I have learnt that certain human, emotional needs can trigger her. Tony Robbins refers to six human needs and for me the one that can derail my leadership the most is the need for love and connection.




In the past when I lacked awareness about this, I would find myself passively defending my position by trying hard to please or seek approval before taking action. It was if unconsciously I thought I could somehow lay the groundwork or smooth the way so that everyone would be happy with my choices. I’ve learnt that whilst these behaviours create some kind of harmony, there is a lot of wasted effort and energy, and there is always a personal cost to my integrity that in the long run makes me irritable within myself, knowing that I have betrayed my authentic truth.


I have finally accepted that having an awareness that this pattern can run me doesn’t make me deficient or not enough; it simply makes me human. I've stopped judging myself so much about it because all that does is make the pattern stick even more. Instead, I let the awareness of the pattern go and that gives me more choice. I can choose to listen to the doubt and create endless delays or default to what others want, or choose to stay with my leadership, despite the fear that I may be unpopular. I am learning not to negotiate with myself when others show displeasure in my actions and I’m standing by myself more.


In my personal life that’s lead to teenage angst and dramas but what I now know is that those emotions blow through pretty quickly. In my professional life it has meant that my leadership voice is developing – it’s becoming stronger and clearer. I do know what I stand for and why and that means I have opinions. I do not force those opinions on others, but I don’t seek everyone else’s opinions and use my coaching skills to get me off the hook. Instead I take action on the things that matter to me and that gives me a feeling of integrity that definitely trumps being liked or fake harmony.


Of course, I feel the “ouch” moments when someone throws things back in my direction and tells me all the reasons why it is unfair, or I am wrong in some way. But I take a deep breath and remind myself that they are entitled to their reactions and that they are none of my business. I choose to stay out of analysing them, figuring out and adapting myself to calm them. Instead I remind myself of the bigger picture, the why of what I am doing or not doing and paying attention to the wise woman who’s voice is starting to grow as I give her space within me to breathe and speak up.

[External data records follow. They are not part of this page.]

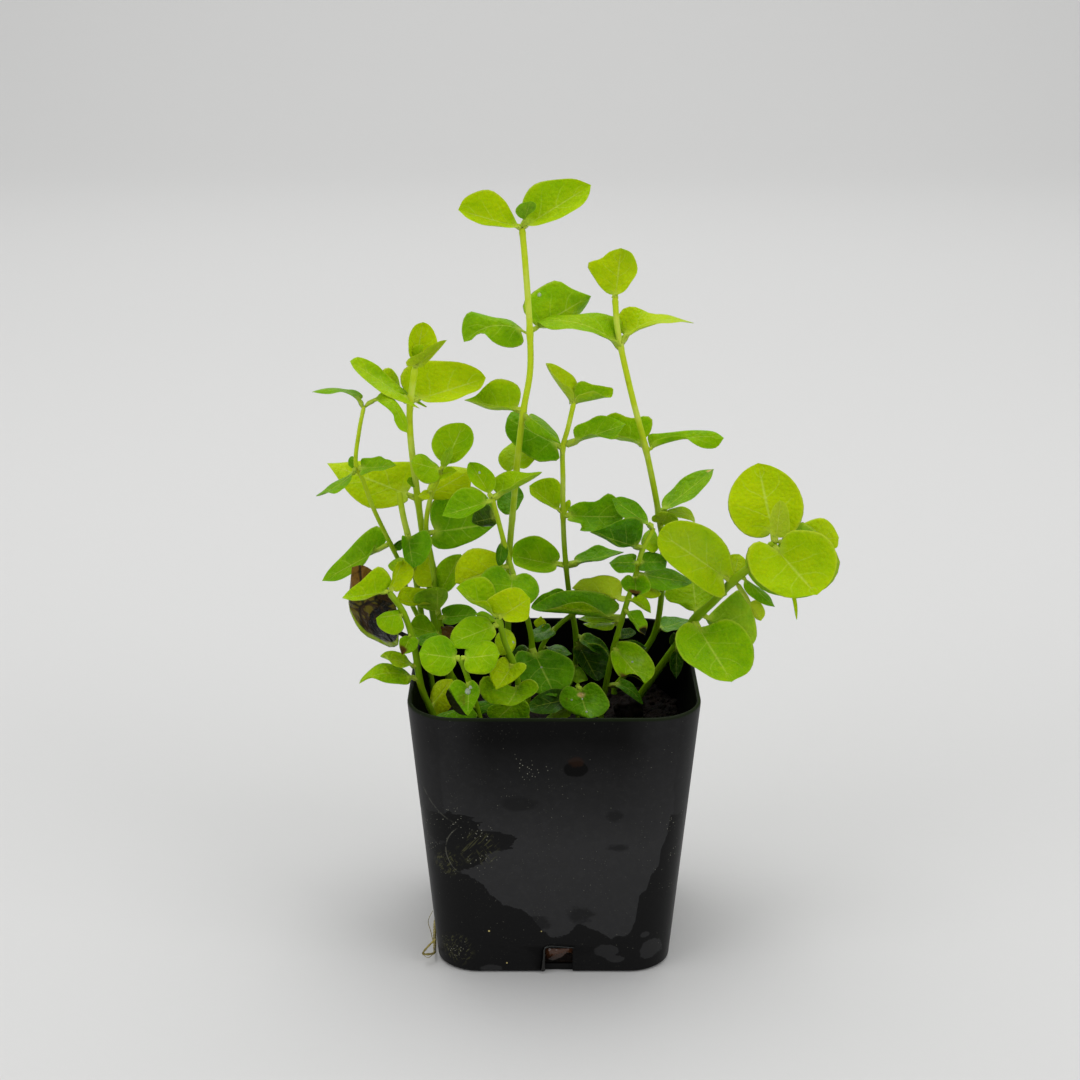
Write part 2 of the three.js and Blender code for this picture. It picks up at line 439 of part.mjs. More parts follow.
        leans: [NEAR, FAR, NEAR], tone: YOUNG, joined: true },
      { foot: [519, 686], tip: [508, 706], edges: [[480, 692], [539, 689]], length: 7.4, breadth: 12.4,
        leans: [NEAR, FAR, NEAR], lobe: 0.1 },
      { foot: [519, 696], tip: [492, 722], edges: [[490, 706], [526, 716]], length: 7.4, breadth: 7,
        leans: [FAR, FAR, NEAR], tone: DARK, joined: true },
      { foot: [516, 696], tip: [465, 712], edges: [[486, 700], [486, 716]], length: 10.5, breadth: 4.4,
        leans: [FAR, FAR, NEAR], tone: DARK, push: 2, joined: true },
      { foot: [499, 622], tip: [475, 614], edges: [[486, 611], [486, 624]], length: 5.5, breadth: 3,
        leans: [FAR, FAR, FAR], push: 2, joined: true },
    ],
  },
  {
    name: 'floor',
    radii: [0.45, 0.5],
    stem: [[578, 684, -5], [578, 700, -5]],
    root: [5, -5],
    leaves: [
      { foot: [577, 686], tip: [589, 719], edges: [[560, 700], [610, 704]], length: 8.6, breadth: 10.8,
        leans: [NEAR, FAR, NEAR], tone: DARK },
      { foot: [578, 704], tip: [545, 719], edges: [[564, 707], [560, 723]], length: 8, breadth: 5,
        leans: [FAR, FAR, NEAR], tone: DARK, joined: true },
      { foot: [577, 697], tip: [528, 708], edges: [[549, 690], [550, 714]], length: 10.4, breadth: 6,
        leans: [FAR, FAR, NEAR], tone: DARK, joined: true },
    ],
  },
  {
    name: 'nest',
    radii: [0.5, 0.55],
    stem: [[602, 603, 11], [575, 613, 10], [556, 628, 10], [540, 652, 10]],
    root: [0, 12],
    leaves: [
      { foot: [580, 611], tip: [605, 603], edges: [[588, 598], [594, 611]], length: 5.6, breadth: 3.4,
        leans: [FAR, FAR, FAR], tone: YOUNG, joined: true },
      { foot: [555, 629], tip: [527, 635], edges: [[541, 625], [541, 641]], length: 6.4, breadth: 4.6,
        leans: [NEAR, FAR, NEAR], tone: DARK, joined: true },
      { foot: [546, 648], tip: [572, 654], edges: [[556, 644], [558, 658]], length: 6, breadth: 4,
        leans: [FAR, FAR, NEAR], tone: DARK, joined: true },
      { foot: [541, 632], tip: [541, 616], edges: [[534, 622], [546, 622]], length: 3.6, breadth: 2.6,
        leans: [FAR, FAR, NEAR], tone: YOUNG, joined: true },
    ],
  },
];

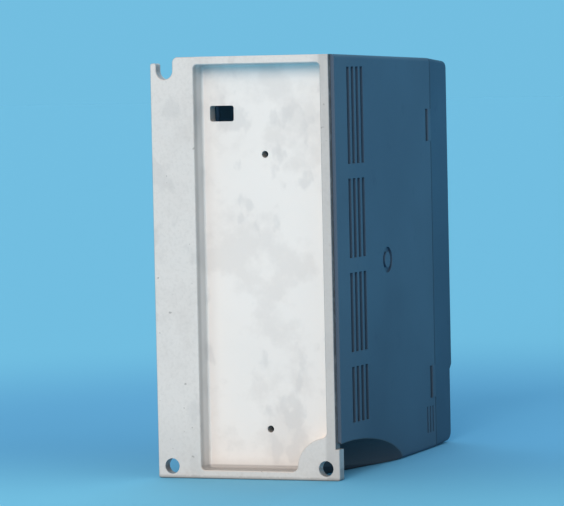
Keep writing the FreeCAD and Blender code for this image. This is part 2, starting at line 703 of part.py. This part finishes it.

If you find yourself swayed by other people’s emotion when you’ve taken a leadership stance, try this:

  • Be clear with what yourself about what you are feeling and name that emotion

  • Consciously choose the emotion that will help you as you stand your ground. Name that emotion and fully lean into it.

  • Remind yourself that you are here to walk to the beat of your own inner drummer and stay real.

  • Let others have their reactions. They are their business and not yours to resolve.

  • Know your strengths and trust in them.